Not everything was smooth sailing for us. There were some pain points during the migration and usage of Scala and its associated frameworks which can be broadly classified into the following three areas:

  • Version incompatibility – This has been one of the major pain points for us. We use Scala 2.10 for most of our internal Scala libraries. The version of Akka that we were using was also built with Scala 2.10. However, the versions of Scalding and Spark were still using 2.9 which made it difficult for us to share our data models. Over the course of the last year, these incompatibilites have accumulated as technical debts. Once every few weeks, we take a couple of days off to migrate our libraries from 2.9 and 2.10. We are doing one of those exercises as I write this blog post.
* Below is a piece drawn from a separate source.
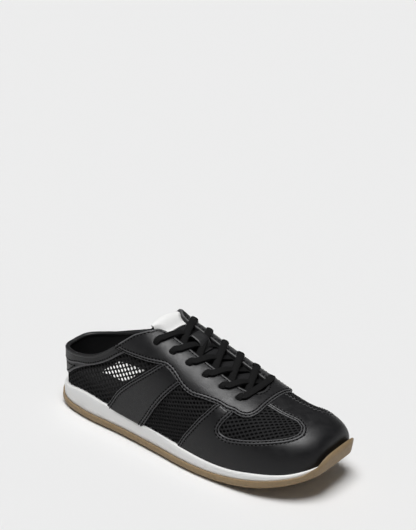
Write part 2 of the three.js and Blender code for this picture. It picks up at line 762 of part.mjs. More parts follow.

  • Message passing using Actors in Akka – There was a learning curve when we started using Akka, primarily because of how Actors communicate. They use asynchronous message passing. You cannot call any methods on Actors. The only way to communicate with them is by passing messages. Unlike RPC, you have to write additonal code to manage reliabilty and synchrony, which becomes an additional burden on the developer. During deployment, we ran into a couple of issues running our crawler on EC2, one of which is described in this mail thread on the Akka forums. We eventually solved it by tweaking the failure detector parameters after multiple trials and errors spanning couple of weeks.
  • Compile times – We definitely miss the instant feedback we got when we would compile or run unit tests in Java. Having said that, we are not terribly unhappy with the compile times and feedback we get with Scala. I think the primary reason is that we do not have very large projects. Our project respositories do not have more than 3 or 4 modules. Also, external compiler and incremental compilation support provide by the IDE (we use IntelliJ Idea) has been a big help.


Scala, the language, and the frameworks and tools available in its ecosystem have made the developers at Indix more productive than they were a year ago. The shift to Scala and as a result to functional thinking has allowed us to build more scalable, robust and fault tolerant systems.